Avoid repeated states — store in a hash table, usually called a "transposition table"
But watch out for transposition tables getting to big — store only certain nodes in it
Adjust the move-ordering schemes dynamically
For chess, keep "opening book" and massive database of previously played grandmaster games
Use iterative deepening: this allows searches to be cutoff when time is running short, and to provide hints for move ordering in future iterations!
Use singular extensions (moves that are obviously way better than others) can help extend the search depth
Sometimes try forward pruning — just whack whole branches you think aren't promising. (Not optimal, but savings in time might allow deeper exploration of more promising lines.)

Be Careful!

Don't cutoff too soon (maybe on the next move you lose your queen)
Evaluation function should be only applied to quiscent positions
The horizon effect is problematic (singular extensions help here)

If more than two players,

value of each state is a tuple (v1, v2, ..., vn)
extension of minimax is fairly obvious.

Other Algorithms

Negascout (principal variation search) — a form of alpha-beta pruning that is better in the sense that it never examines nodes alpha-beta won't, but it will run slower than plain α-β unless there's a good ordering.
MTD(f) — theoretically better than Negascout, but has practical issues
SSS* — a best-first, not depth-first, algorithm (so may have memory issues)

Evaluation Functions

The evaluation function gives an estimate of the utility of a node. A good evaluation function must obviously:

evaluate terminal nodes perfectly
run quickly enough
be really, really close to the actual "chances of winning" for non-terminal nodes

Usually done as a linear weighted combination of features

w₁f₁(s) + w₂f₂(s) + ... + w_nf_n(s)

Examples of features (from Chess)

Material count
Good pawn structure
King safety
Control of center
Control of open files
Mobility

But in reality

Weights can change during a game
Combination can be non-linear

Where do the weights and features come from?

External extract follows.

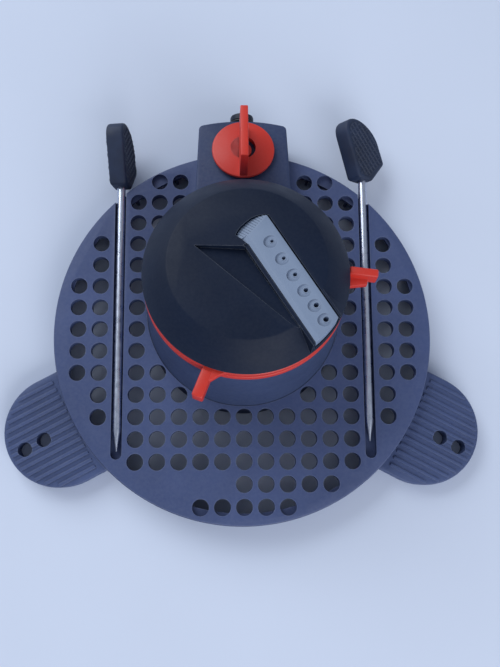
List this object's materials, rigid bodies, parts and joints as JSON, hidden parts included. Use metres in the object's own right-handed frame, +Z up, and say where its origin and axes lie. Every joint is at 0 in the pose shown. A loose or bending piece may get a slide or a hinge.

Human game playing experience
Machine learning (values refined over time, often from playing computer players against each other over and over)

Exercise: Define features and weights for Othello, Kalah, and TicTacToe.

Games of Chance

Game trees have chance nodes. Edges in are moves, edges out are the dice rolls (or equivalent) labeled with the probability of occurrence.

TODO

Exact values do matter, unlike in deterministic games where only the relative ordering of values mattered.

TODO

Games of Imperfect Information

TODO

State of the Art

Checkers — computers always win
Chess — computers almost always win
Othello — computers always win
Go — best computer players still amateurs
Backgammon — TD-Gammon plays at world-championship level (big reinforcement learning success story, also changed the way the best human players play certain opening positions!)
Bridge — GIB plays at expert level